After the board limited CDS' rights to the area near Lenexa, Kansas, it went on to consider whether these and other geographic restrictions would still foreclose a likelihood of confusion. In this regard, the Board was not persuaded by ICED argument that there would still be confusion inasmuch as both parties advertise on the Internet.
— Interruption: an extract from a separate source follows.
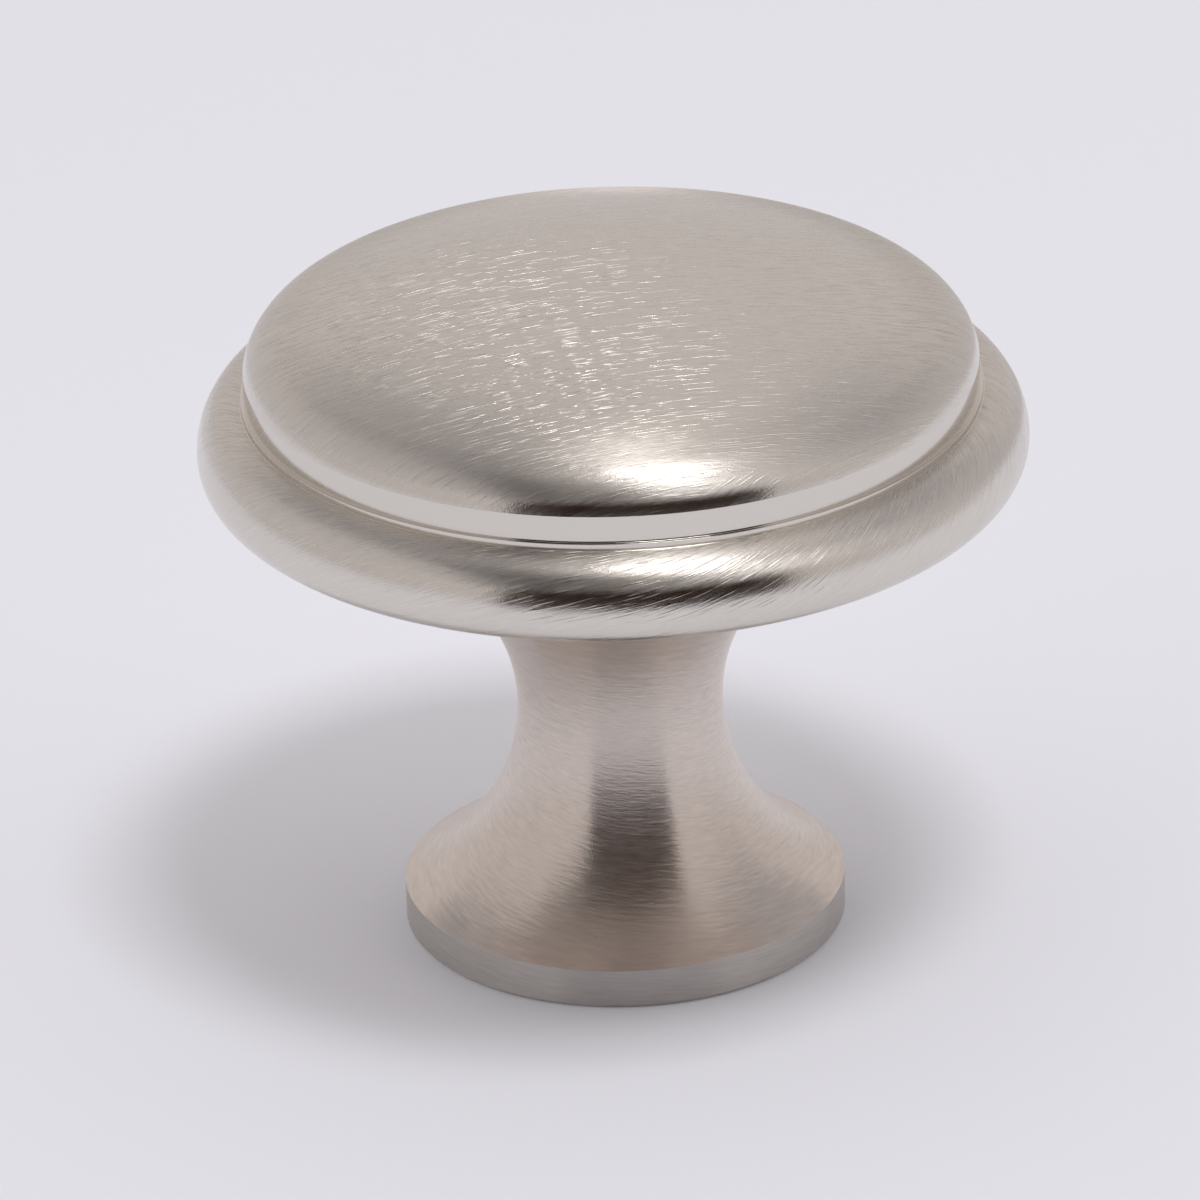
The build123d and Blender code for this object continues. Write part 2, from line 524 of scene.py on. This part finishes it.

As we mentioned previously, CDS has a disclaimer on its website that specifies that it does business under the mark THE COPY CLUB in only seven identified states. The Sixth Circuit has “found the existence of a disclaimer very informative, and [it] held that there was no likelihood of confusion, partly on that basis.” Taubman Co. v. Webfeats, 319 F.3d 770, 65 USPQ2d 1834, 1839 (6th Cir. 2003), citing, In Holiday Inns, Inc. v. 800 Reservation, Inc., 86 F.3d 619, 39 USPQ2d 1181 (6th Cir. 1996). Here, too, in the context of a concurrent use proceeding, and because of our view that advertising on the Internet does not automatically preclude concurrent use registration, we find that the presence of a disclaimer on CDS's website is likewise helpful in avoiding confusion in this case.

Therefore, we conclude that the specific evidence of the parties’ simultaneous use on the Internet in this case does not require us to find that there is a likelihood of confusion.

As to the effect of the Internet on concurrent use proceedings, John writes that "the Board answered the question raised last year in the HUBCAP HEAVEN case [not citable as precedent], TTABlogged here."